Revision as of 16:41, 21 September 2011

STAT 441/841 / CM 463/763 - Tuesday, 2011/09/20

Wiki Course Notes

Students will need to contribute to the wiki for 20% of their grade. Access via wikicoursenote.com Go to editor sign-up, and use your UW userid for your account name, and use your UW email.

primary (10%) Post a draft of lecture notes within 48 hours. You will need to do this 1 or 2 times, depending on class size.

secondary (10%) Make improvements to the notes for at least 60% of the lectures. More than half of your contributions should be technical rather than editorial. There will be a spreadsheet where students can indicate what they've done and when. The instructor will conduct random spot checks to ensure that students have contributed what they claim.

Classification

definitions

classification: Predict a discrete random variable [math]\displaystyle{ Y }[/math] by using another random variable [math]\displaystyle{ X }[/math] iid

[math]\displaystyle{ X_i = (X_{i1}, X_{i2}, ... X_{id}) \in \mathcal{X} \subset \mathbb{R}^d }[/math] ([math]\displaystyle{ d }[/math]-dimensional vector) [math]\displaystyle{ Y_i }[/math] in some finite set [math]\displaystyle{ \mathcal{Y} }[/math]

classification rule: [math]\displaystyle{ h : \mathcal{X} \rightarrow \mathcal{Y} }[/math] Take new observation [math]\displaystyle{ X }[/math] and make new [math]\displaystyle{ Y }[/math] prediction [math]\displaystyle{ h(X) }[/math].

Example: an image (2-d), which can be represented by a long vector [math]\displaystyle{ \mathbf{X} }[/math]

true error rate for classifier [math]\displaystyle{ h }[/math]

[math]\displaystyle{ L(h) = (P(h(X) \neq Y ) }[/math]

empirical error rate (or training error rate)

[math]\displaystyle{ \hat{L}_n(h) = (1/n) \sum_{i=1}^{n} I(h(X_i) \neq Y_i) }[/math]

where [math]\displaystyle{ I() }[/math] indicates misclassification, i.e.,

[math]\displaystyle{ I = 1 \ \rightarrow \ h() }[/math] misclassifies this [math]\displaystyle{ X }[/math]

[math]\displaystyle{ I = 0 \ \rightarrow \ h() }[/math] does not misclassify this [math]\displaystyle{ X }[/math]

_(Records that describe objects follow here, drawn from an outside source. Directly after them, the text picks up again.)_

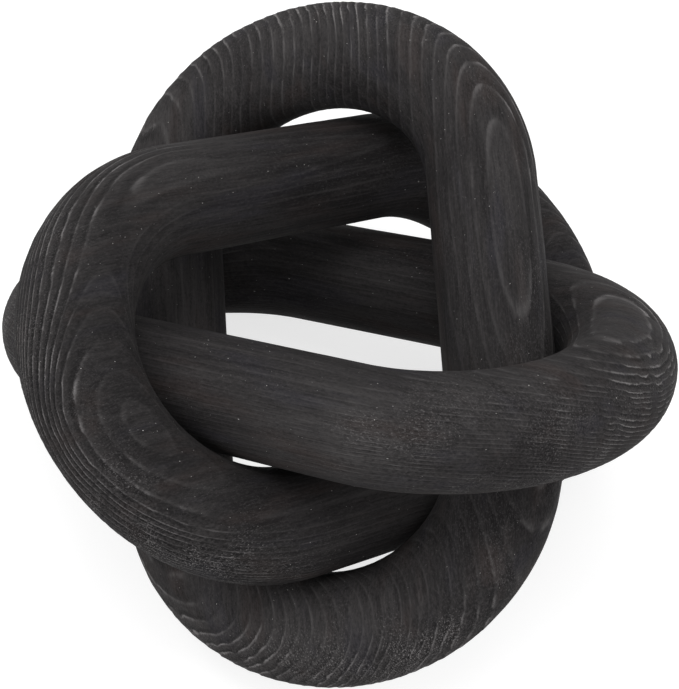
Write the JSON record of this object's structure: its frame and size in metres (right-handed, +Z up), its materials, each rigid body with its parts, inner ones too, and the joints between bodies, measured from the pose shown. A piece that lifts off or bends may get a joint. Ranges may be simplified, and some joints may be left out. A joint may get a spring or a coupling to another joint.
{
  "type": "wooden chain link sculpture",
  "caption": "Black-stained wooden table ornament: oval links of round bar, each threaded through the next, resting as a loose nest.",
  "frame": {"origin": "on the table, under the middle of the nest's box", "axes": "+Z up from the table; the picture looks at the nest from the -Y side, about 8 degrees round towards -X and about 51 degrees above the table"},
  "size_m": [0.1778, 0.1818, 0.1018],
  "materials": {
    "black_wood": "black-stained softwood, brushed so that the growth rings stand proud, matt",
    "pin_wood": "bare beech, fluted and glued, hidden inside the arms"
  },
  "bodies": {
    "left_link": {"left_link_high_half": "black_wood", "left_link_low_half": "black_wood", "left_link_upper_pin": "pin_wood", "left_link_lower_pin": "pin_wood"},
    "back_link": {"back_link_high_half": "black_wood", "back_link_low_half": "black_wood", "back_link_upper_pin": "pin_wood", "back_link_lower_pin": "pin_wood"},
    "right_link": {"right_link_high_half": "black_wood", "right_link_low_half": "black_wood", "right_link_upper_pin": "pin_wood", "right_link_lower_pin": "pin_wood"}
  },
  "joints": [
    {"name": "back_link_opening", "type": "hinge", "parent": "left_link", "child": "back_link", "pos_m": [0.0009, -0.0008, 0.0503], "axis": [0.342, -0.9397, 0], "range_deg": [0, 55]},
    {"name": "right_link_opening", "type": "hinge", "parent": "left_link", "child": "right_link", "pos_m": [0.0009, -0.0008, 0.0503], "axis": [-0.6428, -0.766, 0], "range_deg": [0, 55]}
  ],
  "couplings": [
    {"joint": "right_link_opening", "follows": "back_link_opening", "ratio": 1}
  ]
}
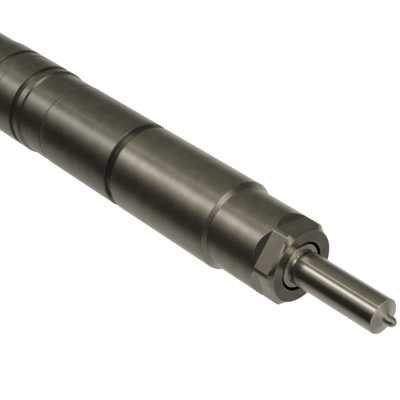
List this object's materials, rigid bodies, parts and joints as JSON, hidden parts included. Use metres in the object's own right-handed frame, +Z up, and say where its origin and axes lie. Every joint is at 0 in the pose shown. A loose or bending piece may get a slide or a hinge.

e.g., 100 new data points with known (true) labels

[math]\displaystyle{ y_1 = h(x_1) }[/math]

...

[math]\displaystyle{ y_{100} = h(x_{100}) }[/math]

compare the known-true against the classified-true, count, divide by n=100

Bayes Classifier

First recall Bayes' Rule, in the format [math]\displaystyle{ P(Y|X) = \frac{P(X|Y) P(Y)} {P(X)} }[/math]

P(Y|X) : posterior

P(X|Y) : likelihood

P(Y) : prior

P(X) : marginal

We will start with the simplest case: [math]\displaystyle{ \mathcal{Y} = \{0,1\} }[/math]

[math]\displaystyle{ r(x) = P(Y=1|X=x) }[/math] [math]\displaystyle{ = \frac{P(X=x|Y=1) P(Y=1)} {P(X=x)} }[/math] [math]\displaystyle{ = \frac{P(X=x|Y=1) P(Y=1)} {P(X=x|Y=1) P(Y=1) + P(X=x|Y=0) P(Y=0)} }[/math]

Which of the following do we prefer to work with,

P(Y=1|X=x) or
P(X=x|Y=1) ?

The former reflects a Bayesian approach - degree of belief. So, Y is not a RV. The latter reflects a frequentist approach - frequency (of observation). (Ease of computation and validity were proposed and discussed by students.)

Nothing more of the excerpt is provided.